Of course, both the 1890 stage version and the 1917 film make much of ‘the great sawmill scene’, and the manner in which it was realised permits noting similarities and significant differences between the two media. The dimensions of the Fourteenth Street Theatre’s stage, where the play was launched and where Joseph Byron’s photograph depicts a telling moment in this scene, offer an essential clue to understanding how each medium works. Described in Julius Cahn’s Official Theatrical Guide as within a proscenium opening of 30 ft 9 in. across × 40 ft high and a stage depth from footlights to back wall of 37 ft, Homer Emens’s set had ample space in which to place the sawmill’s office, 19 three parallel rows of industrial-size shining metal buzz saws, and a corresponding array of pulleys and whirring leather belts to drive the saws. 20 Reviews note that before Perry steps into the set, Ben Boone has used the downstage saw to slice a thick piece of timber, and the audience has heard the shrill whining rasp of the blade against the wood. 21 Moments earlier in a scene played against a drop cloth depicting the outside of the mill 22 (and allowing time for the theatre’s stagehands to set the complicated scene described above), we are witness to a confrontation that continues into the mill’s interior between Perry and Sue, the latter urging Perry to leave June and Perry refusing. June’s arrival in the mill intensifies the dispute with Sue. Ben and Sue bundle June into the office and bolt the door. Ben and Perry fight, Ben striking Perry with a logger’s peavey knocking him unconscious, enabling Ben to drag Perry onto the table of the saw and begin pushing him – as he had previously forced the piece of timber, towards the whirring blade. Against the whine of the saw the audience hears June striking the door with a chair and crying to be released. The door shatters. June jumps down, pulling Perry from the saw table and falling protectively across his unconscious body. Ben and Sue attempt to flee. At precisely that moment Perry and June’s friends and millhands rush in, arresting Ben’s departure. June rises and loudly demands that Ben be lynched then and there. Curtain.

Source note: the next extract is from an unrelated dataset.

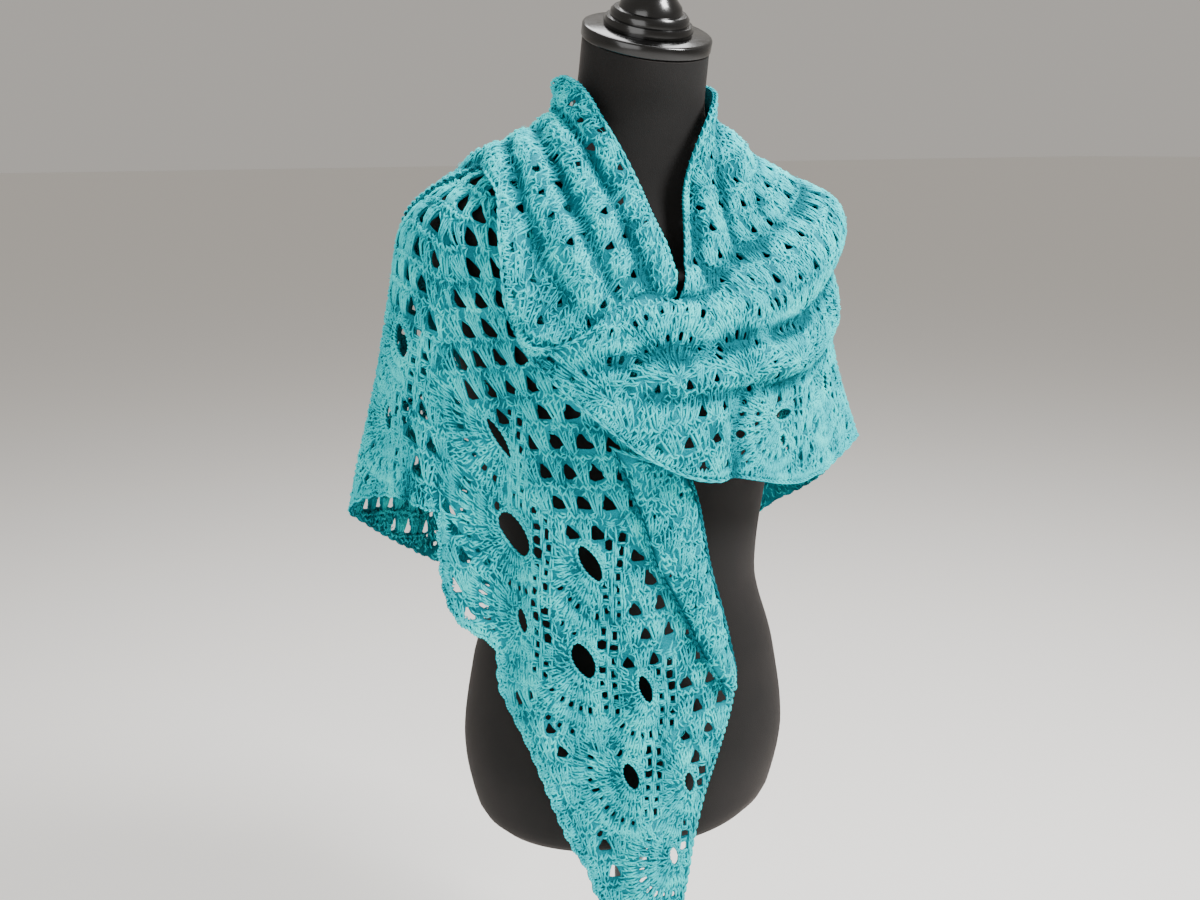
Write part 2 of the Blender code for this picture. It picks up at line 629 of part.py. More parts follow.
def turned_piece(name, profile, material, origin=(0, 0, 0), tilt=0.0):
    """Turned body: profile rows are height and radius, with the axis tilted toward the front."""
    rings = []
    for height, radius in profile:
        ring = []
        for k in range(ROUND_SEGMENTS):
            t = 2 * math.pi * k / ROUND_SEGMENTS
            x = radius * math.cos(t)
            y = radius * math.sin(t)
            ring.append((origin[0] + x,
                         origin[1] + y * math.cos(tilt) - height * math.sin(tilt),
                         origin[2] + y * math.sin(tilt) + height * math.cos(tilt)))
        rings.append(ring)
    return loft(name, rings, material)


def build_form_body(material):
    """Torso and neck. The neck's top slopes down toward the front."""
    levels = [FORM_SECTIONS[0][HEIGHT]]
    for lower, upper in zip(FORM_SECTIONS, FORM_SECTIONS[1:]):
        steps = max(1, round((upper[HEIGHT] - lower[HEIGHT]) / FORM_RING_SPACING))
        for k in range(1, steps + 1):
            levels.append(lower[HEIGHT] + (upper[HEIGHT] - lower[HEIGHT]) * k / steps)
    rings = []
    top = FORM_SECTIONS[-1][HEIGHT]
    for height in levels:
        ring = []
        lean = ramp(height, 1.030, top)
        for k in range(FORM_SEGMENTS):
            azimuth = 2 * math.pi * k / FORM_SEGMENTS
            radius = float(form_radius(azimuth, height))
            forward = -radius * math.cos(azimuth)
            ring.append((radius * math.sin(azimuth), float(centre_line(height)) + forward,
                         height + float(lean) * forward * math.tan(NECK_TILT)))
        rings.append(ring)
    return loft("dress_form_body", rings, material)


def neck_top_centre():
    return (0.0, FORM_SECTIONS[-1][CENTRE], FORM_SECTIONS[-1][HEIGHT])


def build_neck_cap(material):
    profile = (
        (SEAM_GAP, CAP_RADIUS - 0.0015),
        (SEAM_GAP + 0.0015, CAP_RADIUS),
        (SEAM_GAP + CAP_THICKNESS - 0.0020, CAP_RADIUS),
        (SEAM_GAP + CAP_THICKNESS, CAP_RADIUS - 0.0025),
    )
    return turned_piece("neck_cap", profile, material, neck_top_centre(), NECK_TILT)


def build_finial(material):
    """Stepped turned finial with a ball knob, standing on the neck cap."""
    floor = 2 * SEAM_GAP + CAP_THICKNESS
    steps = (
        (0.000, 0.0395), (0.004, 0.0400), (0.008, 0.0385), (0.0085, 0.0350), (0.013, 0.0350),
        (0.016, 0.0325), (0.0165, 0.0285), (0.022, 0.0270), (0.028, 0.0215), (0.034, 0.0170),
        (0.039, 0.0160), (0.043, 0.0185), (0.046, 0.0215), (0.050, 0.0190), (0.053, 0.0150),
    )
    knob_radius = 0.024
    knob_centre = 0.0695
    knob = []
    for k in range(9):
        t = math.radians(-48 + k * 134 / 8)
        knob.append((knob_centre + knob_radius * math.sin(t), knob_radius * math.cos(t)))
    profile = [(floor + height, radius) for height, radius in (*steps, *knob)]
    return turned_piece("neck_finial", profile, material, neck_top_centre(), NECK_TILT)


def build_stand(metal, black):
    """Round base plate, pole and the socket that the form sits on."""
    plate = (
        (0.000, BASE_RADIUS - 0.002),
        (0.002, BASE_RADIUS),
        (0.006, BASE_RADIUS),
        (0.010, BASE_RADIUS - 0.006),
        (0.014, BASE_RADIUS * 0.55),
        (BASE_THICKNESS, POLE_RADIUS * 1.8),
    )
    turned_piece("stand_base", plate, metal)
    bottom = BASE_THICKNESS + SEAM_GAP
    socket_bottom = PAN_Z - SEAM_GAP - SOCKET_HEIGHT
    turned_piece("stand_pole", ((bottom, POLE_RADIUS), (socket_bottom - SEAM_GAP, POLE_RADIUS)), metal)
    socket = (
        (socket_bottom, 0.017),
        (socket_bottom + 0.004, SOCKET_RADIUS - 0.004),
        (socket_bottom + 0.030, SOCKET_RADIUS - 0.004),
        (socket_bottom + 0.038, SOCKET_RADIUS),
        (socket_bottom + 0.046, 0.040),
        (PAN_Z - SEAM_GAP, 0.044),
    )
    turned_piece("stand_socket", socket, black)


def closed_line(*parts):
    """Join traced borders into one outline."""
    return [point for part in parts for point in part]


def joined_seam(line, side, spacing):
    """Traced seam on one side of its gap, with both ends kept by the neighbouring borders."""
    return shift_seam(trace(line, spacing), side)


def reverse(line):
    return tuple(reversed(line))


def build_shawl(material):
    wide = 0.024
    fine = 0.0130
    build_sheet("front_wing", closed_line(
        joined_seam(SEAM_WING_SIDE, 1, wide),
        shift_seam(trace(HEM_WING, wide)[:1], 1),
        trace(HEM_WING, wide)[1:],
        trace(EDGE_WING, wide),
        trace(WING_UNDER_COWL, wide)), EYES_WING, body_offset, 0.020, material)
    build_sheet("right_shoulder", closed_line(
        joined_seam([(a - 360, s) for a, s in SEAM_BACK_RIGHT], 1, wide),
        shift_seam(trace(HEM_SIDE, wide)[:1], 1),
        trace(HEM_SIDE, wide)[1:],
        shift_seam(trace(reverse(SEAM_WING_SIDE), wide), -1),
        shift_seam([SEAM_WING_SIDE[0]], -1),
        trace(RIGHT_UNDER_TAIL, wide)), EYES_SIDE, body_offset, wide, material)
    back_hem = HEM_BACK_LEFT + HEM_BACK_RIGHT[1:]
    build_sheet("back_panel", closed_line(
        joined_seam(SEAM_BACK_LEFT, 1, wide),
        shift_seam(trace(back_hem, wide)[:1], 1),
        trace(back_hem, wide)[1:],
        shift_seam(trace(reverse(SEAM_BACK_RIGHT), wide), -1),
        shift_seam([SEAM_BACK_RIGHT[0]], -1),
        trace(reverse(NECK_BACK), wide)[1:]), back_eyes(112, 232, back_hem), body_offset, wide, material)
    build_sheet("left_shoulder", closed_line(
        joined_seam(SEAM_COWL_LEFT, 1, fine),
        shift_seam(trace(HEM_LEFT, wide)[:1], 1),
        trace(HEM_LEFT, wide)[1:],
        shift_seam(trace(reverse(SEAM_BACK_LEFT), wide), -1),
        shift_seam([SEAM_BACK_LEFT[0]], -1),
        trace(reverse(NECK_LEFT), wide)[1:]), (), cowl_offset, 0.018, material)
    build_sheet("chest_cowl", closed_line(
        shift_seam(trace(reverse(SEAM_COWL_LEFT), fine), -1),
        shift_seam([SEAM_COWL_LEFT[0]], -1),
        trace(NECKLINE_LEFT, fine)[1:],
        trace(FLAP_EDGE, fine),
        trace(HEM_COWL, fine)), EYES_COWL, cowl_offset, fine, material)
    build_sheet("shoulder_pleats", closed_line(
        joined_seam(SEAM_TAIL, 1, fine),
        shift_seam([SEAM_TAIL[1]], 1),
        trace(HEM_PLEATS, fine)[1:],
        trace(PLEATS_UNDER_ROLL, fine),
        trace(NECKLINE_RIGHT, fine)), (), pleats_offset, 0.0105, material)
    build_sheet("shoulder_tail", closed_line(
        shift_seam(trace(reverse(SEAM_TAIL), fine), -1),
        shift_seam([SEAM_TAIL[0]], -1),
        trace(reverse(TAIL_OUTLINE)[1:], wide)), (), pleats_offset, 0.018, material)
    build_sheet("front_edge_roll", closed_line(
        trace(EDGE_ROLL_OUTER, 0.015),
        trace(EDGE_ROLL_INNER, 0.015)), (), edge_roll_offset, 0.014, material)


def main():
    clear_scene()
    velvet = make_material("black_velvet", (0.012, 0.011, 0.012), 0.9)
    gloss = make_material("black_gloss_plastic", (0.010, 0.010, 0.011), 0.25)
    steel = make_material("black_painted_steel", (0.015, 0.015, 0.016), 0.4)
    yarn = make_material("turquoise_crochet", (0.010, 0.540, 0.550), 0.8)
    build_form_body(velvet)
    build_neck_cap(gloss)
    build_finial(gloss)
    build_stand(steel, gloss)
    build_shawl(yarn)


main()
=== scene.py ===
import math

import bpy
import numpy as np
from mathutils import Matrix, Vector
from mathutils.geometry import delaunay_2d_cdt


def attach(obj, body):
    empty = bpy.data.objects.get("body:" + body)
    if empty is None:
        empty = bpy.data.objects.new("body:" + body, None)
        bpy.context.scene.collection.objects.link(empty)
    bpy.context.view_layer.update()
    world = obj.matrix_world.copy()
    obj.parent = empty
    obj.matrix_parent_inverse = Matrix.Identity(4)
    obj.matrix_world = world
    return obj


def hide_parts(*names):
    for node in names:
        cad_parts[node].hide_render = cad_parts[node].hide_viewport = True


# A crocheted triangular shawl on a velvet dress form. The cloth lies on one draping surface.
# A place on it is an angle, 0 at the front and +90 at the form's left, and a length in metres
# down from the neck. Angles run on past -180 round the back, so the whole hem is one line.

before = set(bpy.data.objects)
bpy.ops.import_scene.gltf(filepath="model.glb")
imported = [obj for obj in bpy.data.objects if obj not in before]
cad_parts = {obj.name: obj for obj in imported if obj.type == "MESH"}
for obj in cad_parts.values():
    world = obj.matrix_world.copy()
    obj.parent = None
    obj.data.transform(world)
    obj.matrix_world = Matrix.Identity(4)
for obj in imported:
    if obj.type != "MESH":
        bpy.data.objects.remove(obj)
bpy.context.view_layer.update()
print("frame loaded")

mm = 0.001
far = 1e9
rng = np.random.default_rng(11)


# Small helpers

def linear(hexText):
    values = []
    for k in (0, 2, 4):
        c = int(hexText[k:k + 2], 16) / 255
        values.append(c / 12.92 if c <= 0.04045 else ((c + 0.055) / 1.055) ** 2.4)
    return (*values, 1.0)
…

Collins to some extent adheres to this sequence but uses the mobility of his camera to accentuate the danger – stepping between exterior and interior shots as Perry heads to the mill; June, at home sensing that Perry is imperilled and frantically hurrying to join him; close-up views of the toothed saw-blade and moving machinery; and, some moments later, the sweaty begrimed face of Ben and the terror-stricken face of June – whilst delaying June’s entry into the mill. Perry again snubs Sue, and Sue urges Ben to assault Perry. Ben again knocks Perry unconscious and drags him onto the saw table, pulling a large lever to lock the saw’s propelling machinery into gear. Cutting from interior to exterior, Sue rushes from the mill to fetch a horse on which she and Ben will make their escape. A journey which a film camera can follow allows us to track June as she reaches the mill, enters, sees Perry, reacts in horror and is shoved into the office by Ben, who barricades the door. The camera repeatedly cuts between Perry, drawing closer to the blade, and June, desperate to escape and finding an awkward 4 × 4 batten to shatter the office’s glass panes and clamber out. This ability to cut swiftly between these two simultaneous actions is an effective device that builds dramatic tension and anxiety. Meanwhile, Sue and Ben have together mounted their horse and have leaped over a parked carriage, the horse barely clearing this obstruction. June, unable to operate the controlling lever, rushes to the saw table and shoves Perry onto the floor as the saw slices through the plank on which he had been lying. No one comes to her aid. Perry is safe, but she is alone: a heroine, an active agent of justice, but again alone. All that is required is a final shot that has June, Perry, their baby, and the grandparents united.
And so we return to early film as a valuable research tool for readers of this journal. Two Victorian inventions, the motion picture camera and nitrate silver cellulose film, still preserving dramatic images made more than a century ago, have provided us with revealing glimpses of the Victorian stage and its performance style. The acting in silent film, albeit adapted to the camera, is still within nineteenth-century gestural codes, partly because early film is ‘silent’, and therefore meaning must be conveyed through expressive gesture still wedded to musical accompaniment, partly because the actors themselves were stage trained and experienced in gestural performance, and partly because audiences were still accustomed to gestural performance on the live stage and, equally so, in film. That is why we repeatedly urge our theatre historian colleagues to recognise the value of early film. It is not a perfect time machine, but, used with caution and knowledge of Victorian stage praxis, “silent” motion pictures become a formidable research tool. Films will bring elements of the Victorian stage before your eyes.